### DATA FOR PROCESSING

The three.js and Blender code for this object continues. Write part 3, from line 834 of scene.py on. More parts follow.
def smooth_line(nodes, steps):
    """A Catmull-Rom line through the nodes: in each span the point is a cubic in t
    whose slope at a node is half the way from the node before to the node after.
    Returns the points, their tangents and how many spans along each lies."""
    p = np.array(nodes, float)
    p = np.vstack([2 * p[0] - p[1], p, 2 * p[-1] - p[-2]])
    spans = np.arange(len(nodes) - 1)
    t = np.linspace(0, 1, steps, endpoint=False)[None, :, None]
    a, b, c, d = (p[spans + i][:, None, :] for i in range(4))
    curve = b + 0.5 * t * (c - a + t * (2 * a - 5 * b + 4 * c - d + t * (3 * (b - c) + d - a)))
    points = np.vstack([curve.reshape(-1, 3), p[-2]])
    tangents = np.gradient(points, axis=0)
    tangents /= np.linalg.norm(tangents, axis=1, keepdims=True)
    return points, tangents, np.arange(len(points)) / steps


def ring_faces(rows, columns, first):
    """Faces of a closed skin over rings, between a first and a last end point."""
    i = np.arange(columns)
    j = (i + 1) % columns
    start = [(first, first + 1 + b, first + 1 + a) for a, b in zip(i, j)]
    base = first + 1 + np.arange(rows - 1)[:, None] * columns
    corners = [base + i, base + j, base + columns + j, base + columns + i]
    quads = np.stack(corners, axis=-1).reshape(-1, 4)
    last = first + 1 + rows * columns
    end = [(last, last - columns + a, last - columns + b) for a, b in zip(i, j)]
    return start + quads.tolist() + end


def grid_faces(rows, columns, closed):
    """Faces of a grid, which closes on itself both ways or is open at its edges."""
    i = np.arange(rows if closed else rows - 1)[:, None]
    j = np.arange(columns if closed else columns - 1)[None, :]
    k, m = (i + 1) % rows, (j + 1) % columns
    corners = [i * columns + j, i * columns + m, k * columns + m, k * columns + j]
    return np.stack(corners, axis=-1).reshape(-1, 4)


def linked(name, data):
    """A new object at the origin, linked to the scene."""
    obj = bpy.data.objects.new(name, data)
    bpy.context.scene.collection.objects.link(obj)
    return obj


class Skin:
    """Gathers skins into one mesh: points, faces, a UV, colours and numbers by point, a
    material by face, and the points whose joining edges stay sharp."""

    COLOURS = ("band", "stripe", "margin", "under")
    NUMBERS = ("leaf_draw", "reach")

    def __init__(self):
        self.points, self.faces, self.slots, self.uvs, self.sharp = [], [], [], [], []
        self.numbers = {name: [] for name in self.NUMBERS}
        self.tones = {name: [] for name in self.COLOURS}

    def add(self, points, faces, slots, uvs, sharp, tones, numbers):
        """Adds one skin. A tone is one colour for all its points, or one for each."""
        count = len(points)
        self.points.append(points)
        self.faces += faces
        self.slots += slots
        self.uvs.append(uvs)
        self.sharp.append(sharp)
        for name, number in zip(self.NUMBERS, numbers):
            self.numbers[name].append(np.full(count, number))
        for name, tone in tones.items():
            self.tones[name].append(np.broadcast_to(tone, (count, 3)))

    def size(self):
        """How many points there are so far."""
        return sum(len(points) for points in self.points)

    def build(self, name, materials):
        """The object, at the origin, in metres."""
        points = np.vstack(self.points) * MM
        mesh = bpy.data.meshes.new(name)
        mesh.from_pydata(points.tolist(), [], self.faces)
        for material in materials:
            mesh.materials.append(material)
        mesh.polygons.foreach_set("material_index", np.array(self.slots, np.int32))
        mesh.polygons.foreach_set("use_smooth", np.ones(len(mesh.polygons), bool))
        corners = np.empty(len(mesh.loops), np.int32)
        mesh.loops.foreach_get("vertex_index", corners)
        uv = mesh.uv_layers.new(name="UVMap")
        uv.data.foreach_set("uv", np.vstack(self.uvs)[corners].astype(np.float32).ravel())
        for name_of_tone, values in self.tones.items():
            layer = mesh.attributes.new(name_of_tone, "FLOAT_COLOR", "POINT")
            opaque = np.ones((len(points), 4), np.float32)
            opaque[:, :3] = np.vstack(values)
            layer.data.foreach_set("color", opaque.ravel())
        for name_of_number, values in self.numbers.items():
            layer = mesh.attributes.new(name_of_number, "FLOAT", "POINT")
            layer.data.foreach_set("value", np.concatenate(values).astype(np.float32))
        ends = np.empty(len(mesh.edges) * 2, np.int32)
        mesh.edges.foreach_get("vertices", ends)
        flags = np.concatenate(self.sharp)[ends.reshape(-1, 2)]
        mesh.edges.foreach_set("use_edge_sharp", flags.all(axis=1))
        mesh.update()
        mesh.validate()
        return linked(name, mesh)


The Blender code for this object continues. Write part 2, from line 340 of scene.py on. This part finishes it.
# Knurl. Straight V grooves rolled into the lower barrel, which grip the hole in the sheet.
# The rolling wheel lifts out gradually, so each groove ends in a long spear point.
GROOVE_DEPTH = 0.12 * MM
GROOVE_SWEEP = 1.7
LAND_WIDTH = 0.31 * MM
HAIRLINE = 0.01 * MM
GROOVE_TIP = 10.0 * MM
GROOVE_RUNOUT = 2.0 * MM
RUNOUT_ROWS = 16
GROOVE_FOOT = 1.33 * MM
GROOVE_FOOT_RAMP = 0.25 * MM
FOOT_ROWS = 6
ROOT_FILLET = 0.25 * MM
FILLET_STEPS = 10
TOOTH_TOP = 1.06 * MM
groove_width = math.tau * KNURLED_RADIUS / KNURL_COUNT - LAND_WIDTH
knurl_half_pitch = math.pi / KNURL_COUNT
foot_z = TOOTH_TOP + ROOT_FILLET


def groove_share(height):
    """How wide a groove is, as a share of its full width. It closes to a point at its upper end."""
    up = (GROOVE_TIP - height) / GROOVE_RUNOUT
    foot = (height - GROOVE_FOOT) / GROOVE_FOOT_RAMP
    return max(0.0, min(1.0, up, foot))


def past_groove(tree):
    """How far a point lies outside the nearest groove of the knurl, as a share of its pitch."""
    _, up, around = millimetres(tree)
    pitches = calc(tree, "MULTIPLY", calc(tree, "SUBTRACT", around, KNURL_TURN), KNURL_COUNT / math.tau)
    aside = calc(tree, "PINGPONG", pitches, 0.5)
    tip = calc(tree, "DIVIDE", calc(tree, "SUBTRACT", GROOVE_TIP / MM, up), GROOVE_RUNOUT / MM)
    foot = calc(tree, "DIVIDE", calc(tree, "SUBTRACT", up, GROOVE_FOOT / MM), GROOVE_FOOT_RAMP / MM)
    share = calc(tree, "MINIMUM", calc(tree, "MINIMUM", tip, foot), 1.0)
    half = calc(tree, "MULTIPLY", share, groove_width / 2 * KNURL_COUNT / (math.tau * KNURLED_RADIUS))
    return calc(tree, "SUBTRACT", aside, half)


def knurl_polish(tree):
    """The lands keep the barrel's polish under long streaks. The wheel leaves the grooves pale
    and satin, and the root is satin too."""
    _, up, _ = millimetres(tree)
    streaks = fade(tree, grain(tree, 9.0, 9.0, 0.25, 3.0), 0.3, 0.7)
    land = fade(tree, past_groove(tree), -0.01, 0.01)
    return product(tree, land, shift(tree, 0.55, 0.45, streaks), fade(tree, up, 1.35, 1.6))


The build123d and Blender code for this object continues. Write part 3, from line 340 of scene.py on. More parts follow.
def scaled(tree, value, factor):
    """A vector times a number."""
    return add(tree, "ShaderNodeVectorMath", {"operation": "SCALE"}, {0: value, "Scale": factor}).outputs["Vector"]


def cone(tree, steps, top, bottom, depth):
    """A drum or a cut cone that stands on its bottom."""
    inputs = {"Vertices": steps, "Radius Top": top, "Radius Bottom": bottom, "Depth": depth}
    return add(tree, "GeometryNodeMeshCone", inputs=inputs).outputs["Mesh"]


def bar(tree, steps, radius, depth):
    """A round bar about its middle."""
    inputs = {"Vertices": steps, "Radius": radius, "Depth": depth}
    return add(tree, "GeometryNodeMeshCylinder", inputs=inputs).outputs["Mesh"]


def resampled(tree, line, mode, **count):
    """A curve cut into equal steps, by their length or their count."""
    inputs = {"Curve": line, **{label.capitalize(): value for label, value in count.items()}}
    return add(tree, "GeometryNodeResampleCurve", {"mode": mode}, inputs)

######

* TASK DETAILS *
Reproduce the records above exactly, from the first line through the line containing "return points, tangents, np.arange(len(points))", and output nothing else.

* RESULT OF THE TASK *
The three.js and Blender code for this object continues. Write part 3, from line 834 of scene.py on. More parts follow.
def smooth_line(nodes, steps):
    """A Catmull-Rom line through the nodes: in each span the point is a cubic in t
    whose slope at a node is half the way from the node before to the node after.
    Returns the points, their tangents and how many spans along each lies."""
    p = np.array(nodes, float)
    p = np.vstack([2 * p[0] - p[1], p, 2 * p[-1] - p[-2]])
    spans = np.arange(len(nodes) - 1)
    t = np.linspace(0, 1, steps, endpoint=False)[None, :, None]
    a, b, c, d = (p[spans + i][:, None, :] for i in range(4))
    curve = b + 0.5 * t * (c - a + t * (2 * a - 5 * b + 4 * c - d + t * (3 * (b - c) + d - a)))
    points = np.vstack([curve.reshape(-1, 3), p[-2]])
    tangents = np.gradient(points, axis=0)
    tangents /= np.linalg.norm(tangents, axis=1, keepdims=True)
    return points, tangents, np.arange(len(points)) / steps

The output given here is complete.